What makes the offer irresistable is when Jesus tells the woman to bring her husband so that he, too, can receive the gift of living water. When she responds that she doesn’t have a husband, Jesus says, “True, you’re not actually married to the man in your life right now, but you’ve also had five previous husbands.” The woman is blown away. “You must be a prophet!” she exclaims. She then presses Jesus about where the worship of God should happen. She’s confused about whether the gift of living water obliges her to go to Mount Gerizim, as she’s been taught, or the Temple mount in Jerusalem. Jesus essentially tells her, “Don’t get hung up on where the right place of worship is. True worship of God is not tied to a place; it’s predicated on God’s Spirit being within you.”  

There are at least two lessons in this story for us today. The first is that the place of worship is less important than whether the Spirit of God—Jesus’ living water—is overflowing within you. I’m an Anglican. I’ve been ordained to serve as a priest for the rest of my life. I love the Anglican Church, even though I’m also frustrated by it. And I’ll be the first one to concede that Anglicans do not have a monopoly on where the Holy Spirit is active. I know many, many people, in whom the Spirit of God is overflowing, who are not Anglicans.

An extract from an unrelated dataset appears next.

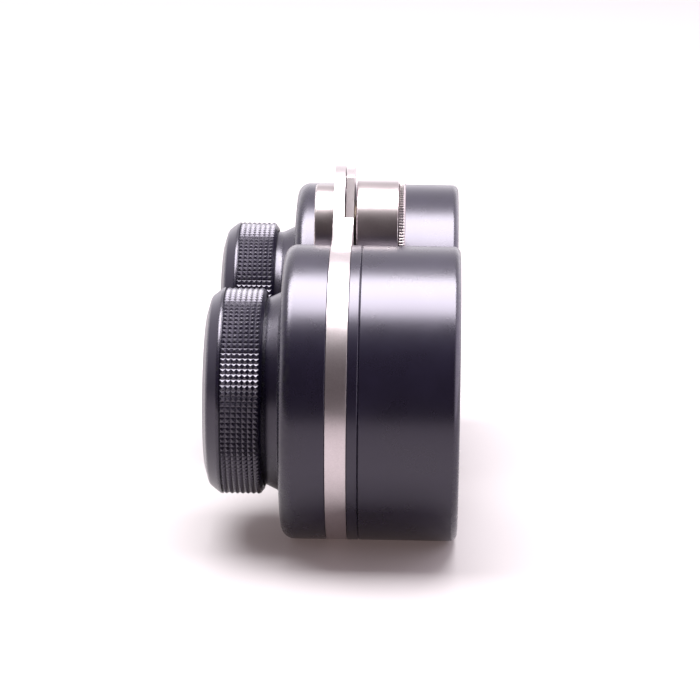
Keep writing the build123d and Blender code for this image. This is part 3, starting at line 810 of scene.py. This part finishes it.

I think that illustrates Jesus’ point: where you worship matters less than whether God is already present in your life.   A second lesson is that the gift of living water is extended to all. And all really means all. The Spirit of God can overflow in Anglicans, Baptists, Catholics, Pentecostals, Unitarians, Jews, Muslims, Buddhists … you fill in the blank. That’s why Jesus needed to go through Samaria: to demontrate that his gift of living water is extended to the whole world.  

So, as you leave this place to enter another new week, take note all those you come in contact with. The Spirit of God may be overflowing within them. And if it’s not, help them to see the Spirit of God overflowing within you.